The program, which GAO called “complex,” will replace the Minuteman III ICBM as well as missile silos and the command-and-control system undergirding it. All that is estimated to cost $85.1 billion, including development, manufacture, and construction, the GAO said, noting that this estimate—dated January 2023—is exactly the same as the baseline estimate in September 2020.

The GAO said that of Sentinel’s 18 critical technologies, three are mature, 14 are approaching maturity and just one is immature, but the program expects to get all of those up to maturity before production begins in 2026.

The program has “successfully completed developmental tests of the new rocket motor and other missile components,” GAO said.

Although the digital approach taken to Sentinel’s design has been highly lauded by members of Congress and the DOD—praising the fact that it evaluated millions of alternatives before settling on an optimum configuration—GAO said the digital engineering environment for the program remains incomplete.

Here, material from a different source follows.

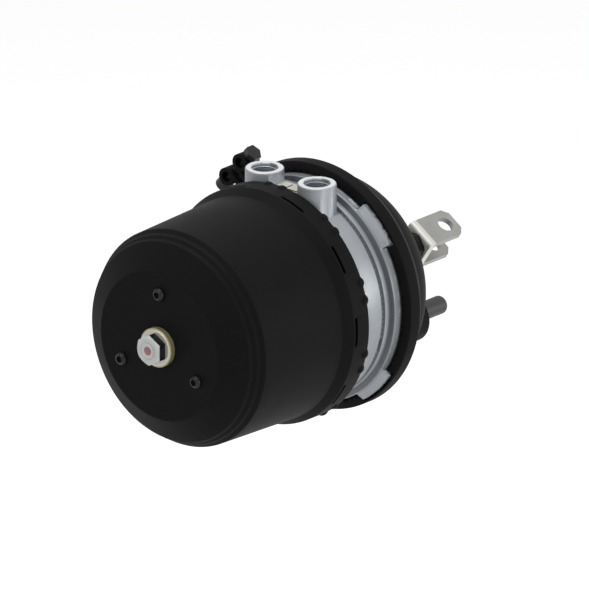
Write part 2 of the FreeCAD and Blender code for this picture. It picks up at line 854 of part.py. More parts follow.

The environment “enables the digital integration of program’s data, tools, and model-based systems engineering activities to accelerate design and analysis,” but the fact that it’s still incomplete “is adding risk to Sentinel’s schedule, including major milestones such as system-level critical design review and first flight, both planned for fiscal year 2024.” The GAO said the digital environment was expected to reach IOC by the second quarter of fiscal 2023.

Critical design review is set for April-June 2024, with low-rate production expected exactly two years later. Operational testing will conclude in the fall of 2029, with IOC in mid-2030, and full-rate production later that year. The Air Force plans to buy 659 Sentinels, accounting for silo-deployed missiles and test units.  

The program office pointed out to GAO that “Sentinel is a total system replacement of the intercontinental ballistic missile system’s 400 missiles, 450 silos, and more than 600 facilities over a 31,900 square-mile landmass. … Sentinel is one of the top priorities within the Department of Defense, and the program has the attention and focus of the department’s senior leadership.”